Wednesday, March 30, 2005

Yet Another Look at Democracy

James Surowiecki's The Wisdom of Crowds is a flawed masterpiece. Surowiecki seems to understand how unregulated markets make people better off, but in the end he succumbs to the notion that we can regulate our way to "the common good" through democracy. Surowiecki nevertheless gets it right when he says this:
[A] group of people...is far more likely to come up with a good decision if the people i the group are independent of each other....

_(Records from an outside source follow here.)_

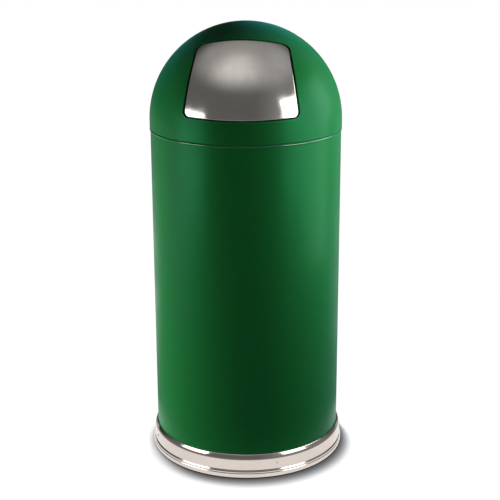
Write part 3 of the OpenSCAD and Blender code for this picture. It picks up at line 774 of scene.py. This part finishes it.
dome_leg = leg_to_skin(on_coil(coil_from, first_turn), -to_coil, DOME_INSIDE)
door_leg = leg_to_skin(on_coil(coil_to, last_turn), to_door, DOOR_INSIDE)
dome_centre = Vector((0, 0, DOME_Z))
hinge_at = door_place(0, *HINGE) + dome_centre
for side, node in ((-1, "torsion_spring_left"), (1, "torsion_spring_right")):
    start = door_place(*(on_coil(coil_from, first_turn) + dome_leg)) + dome_centre
    run = door_place(*dome_leg)
    put_away()
    bpy.ops.mesh.primitive_circle_add(
        vertices=16, radius=WIRE_R * MM, fill_type="NGON",
        location=(side * start.x, start.y, start.z), rotation=(math.atan2(-run.y, run.z), 0, 0))
    spring = bpy.context.object
    spring.name = spring.data.name = node + "_wire"
    bpy.ops.object.transform_apply(location=True, rotation=True)
    open_up(spring)
    bpy.ops.mesh.extrude_region_move(TRANSFORM_OT_translate={"value": -run})
    along = side * (coil_to - coil_from) / STEPS * MM
    for step in range(STEPS):
        bpy.ops.mesh.extrude_region_move(TRANSFORM_OT_translate={"value": (along, 0, 0)})
        bpy.ops.transform.rotate(value=-(last_turn - first_turn) / STEPS, orient_axis="X",
                                 center_override=hinge_at)
    bpy.ops.mesh.extrude_region_move(TRANSFORM_OT_translate={"value": door_place(*door_leg)})
    make_good(spring, angle=50)
    spring.data.materials.append(zinc_plate)
    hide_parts(node)
    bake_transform(spring)


# ---------------------------------------------------------------- studio
# A plain pale floor and background, and the camera at the photograph's view. Two soft panels
# light the bin, and four more at its sides only show as highlights in its paint and steel.

bpy.context.scene.view_settings.view_transform = "Standard"

distance, eye_height, tilt = 2.4606, 1.186, math.radians(72.696)
turn, pan, roll = math.radians(3.2), -0.003, -0.0039
lens = bpy.data.cameras.new("camera")
camera = bpy.data.objects.new("camera", lens)
bpy.context.scene.collection.objects.link(camera)
bpy.context.scene.camera = camera
lens.lens = 89.97
lens.sensor_width = 36
camera.matrix_world = (
    Matrix.Translation((distance * math.sin(turn), -distance * math.cos(turn), eye_height))
    @ Matrix.Rotation(turn + pan, 4, "Z")
    @ Matrix.Rotation(tilt, 4, "X")
    @ Matrix.Rotation(roll, 4, "Z"))


def by_ray(tree, seen, mirrored, bounced):
    """What the camera sees, what metal and glass mirror, and what lights the object."""
    path = add(tree, "LightPath")
    clear = work(tree, "MAXIMUM", path.outputs["Is Glossy Ray"],
                 path.outputs["Is Transmission Ray"])
    inner = add(tree, "MixShader", Fac=clear)
    feed(tree, inner.inputs[1], bounced)
    feed(tree, inner.inputs[2], mirrored)
    outer = add(tree, "MixShader", Fac=path.outputs["Is Camera Ray"])
    feed(tree, outer.inputs[1], inner.outputs[0])
    feed(tree, outer.inputs[2], seen)
    return outer.outputs[0]


def product(tree, first, *others):
    """Multiplies several numbers or other nodes' outputs."""
    for term in others:
        first = work(tree, "MULTIPLY", first, term)
    return first


put_away()
bpy.ops.mesh.primitive_plane_add(size=12)
floor = bpy.context.object
floor.name = "floor"
white = (1, 1, 1, 1)
paper, tree, shader = new_material("paper floor", Base_Color=(0.08, 0.08, 0.08, 1), Roughness=0.9,
                                   Specular_IOR_Level=0.1, Emission_Color=white)
place = add(tree, "TexCoord").outputs["Object"]
length = add(tree, "VectorMath", {"operation": "LENGTH"})
feed(tree, length.inputs[0], place)
way = add(tree, "VectorMath", {"operation": "NORMALIZE"})
feed(tree, way.inputs[0], place)
way = add(tree, "SeparateXYZ", Vector=way.outputs[0])
away, right, back = length.outputs["Value"], way.outputs["X"], way.outputs["Y"]

# the bin's shade: it reaches furthest a little to the right of the front and is faint at the left
least_reach, front_reach = 0.016, 0.031
forwards = work(tree, "SUBTRACT", work(tree, "MULTIPLY", right, 0.26),
                work(tree, "MULTIPLY", back, 0.97))
reach = work(tree, "MULTIPLY_ADD", work(tree, "MAXIMUM", forwards, 0), front_reach, least_reach)
closeness = add(tree, "AmbientOcclusion", {"samples": 16}, Distance=reach).outputs["AO"]
depth = ramp(tree, right, -1, -0.3, 1.4, 5.6)
feed(tree, shader.inputs["Emission Strength"], work(tree, "POWER", closeness, depth))

# what steel mirrors of the floor: bright close to the bin and in a patch behind it, else dark
dark = 0.25
near = ramp(tree, away, 0.36, 0.29)
patch = product(
    tree, ramp(tree, back, 0.5, 0.65, 0, 0.65), ramp(tree, away, 2.8, 1.3, 0.1, 1),
    ramp(tree, away, 0.4, 0.9, 0.15, 1), ramp(tree, right, -0.05, 0.15, 1, 0.4))
glow = add(tree, "Emission",
           Strength=work(tree, "MAXIMUM", near, work(tree, "ADD", dark, patch)))
bounce = add(tree, "BsdfDiffuse", Color=(0.25, 0.25, 0.25, 1))
feed(tree, tree.nodes["Material Output"].inputs["Surface"],
     by_ray(tree, shader.outputs[0], glow.outputs[0], bounce.outputs[0]))
floor.data.materials.append(paper)


def soft_light(name, place, target, width, height, glow, colour=(1, 1, 1)):
    """A panel of soft light, width along the floor and height, whose face glows this many times
    as bright as its colour."""
    lamp = bpy.data.lights.new(name, "AREA")
    lamp.shape = "RECTANGLE"
    lamp.size = width
    lamp.size_y = height
    lamp.energy = glow * math.pi * width * height
    lamp.color = colour
    light = bpy.data.objects.new(name, lamp)
    bpy.context.scene.collection.objects.link(light)
    light.visible_camera = False
    light.matrix_world = Matrix.Translation(place) @ (
        (Vector(place) - Vector(target)).to_track_quat("Z", "Y").to_matrix().to_4x4())
    return light


for fill in (
        ("right_fill", (0.84, 0.18, 0.87), (0, 0.16, 0.85), 1.5, 0.42, 8.4, (0.95, 1, 1.2)),
        ("left_fill", (-1.25, 0, 0.26), (0, 0, 0.26), 1.7, 0.5, 7.6, (1, 1, 1.06))):
    soft_light(*fill).visible_glossy = False
for box in (
        ("right_box", (0.945, -0.583, 0.775), (0, 0, 0.775), 0.56, 0.95, 3.6),
        ("left_box", (-1.015, -0.6, 0.6), (0, 0, 0.6), 0.68, 0.7, 3.2),
        ("high_box", (0.9, 0.11, 0.94), (0, 0.11, 0.94), 0.56, 0.52, 3.6),
        ("near_box", (0.45, -0.1, 0.525), (0, -0.1, 0.525), 0.26, 0.37, 2.7)):
    soft_light(*box).visible_diffuse = False

world = bpy.data.worlds.new("studio")
bpy.context.scene.world = world
world.use_nodes = True
tree = world.node_tree
way = add(tree, "SeparateXYZ", Vector=add(tree, "TexCoord").outputs["Generated"])
right, back, up = way.outputs["X"], way.outputs["Y"], way.outputs["Z"]

# what steel mirrors of the room: walls, and a ceiling with an oval pool of light over the front
across = work(tree, "DIVIDE", work(tree, "ADD", right, 0.13), 0.62)
along = work(tree, "DIVIDE", work(tree, "ADD", back, 0.34), 0.55)
from_pool = work(tree, "SQRT", work(tree, "ADD", work(tree, "POWER", across, 2),
                                    work(tree, "POWER", along, 2)))
overhead = work(tree, "MULTIPLY", ramp(tree, up, 0.58, 0.88), ramp(tree, back, 0.75, 0.3))
pool = work(tree, "ADD", 0.28, ramp(tree, from_pool, 1, 0, 0, 0.55))
ceiling = work(tree, "MULTIPLY", pool, overhead)
walls = work(tree, "ADD", ramp(tree, back, 0.6, 0.1, 0.03, 0.15),
             ramp(tree, right, 0.2, 0.7, 0, 0.1))
room = work(tree, "ADD", ceiling, walls)
seen = tree.nodes["Background"]
seen.inputs["Color"].default_value = white
mirrored = add(tree, "Background", Strength=room, Color=white)
bounced = add(tree, "Background", Strength=work(tree, "MULTIPLY", room, 0.15), Color=white)
feed(tree, tree.nodes["World Output"].inputs["Surface"],
     by_ray(tree, seen.outputs[0], mirrored.outputs[0], bounced.outputs[0]))
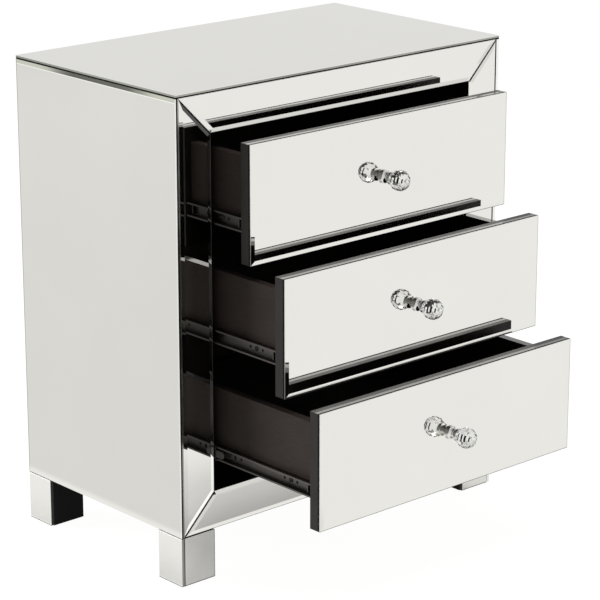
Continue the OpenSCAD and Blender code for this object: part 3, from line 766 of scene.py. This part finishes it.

Independence is important to intelligent decision making for two reasons. First, it keeps the mistakes that people make from becoming correlated. Errors in individual judgment won't wreck the group's collective judgment as long as those errors aren't pointing systematically in the same direction....Second, independent individuals are more likely to have new information rather than the same old data everyone is already familiar with. The smartest groups, then, are made up of people with diverse perspectives who are able to stay independent of each other. Independence doesn't imply rationality or impartiality, though. You can be biased and irrational, but as long as you're independent, you won't make the group any dumber.
If only Surowiecki had stopped there, on page 41.

Democracy undoes independence. It imposes on everyone the mistakes and mistaken beliefs of a controlling faction. It defeats learning. It defeats the sublime rationality of markets, which enable independent individuals to benefit each other through the pursuit of self-interest.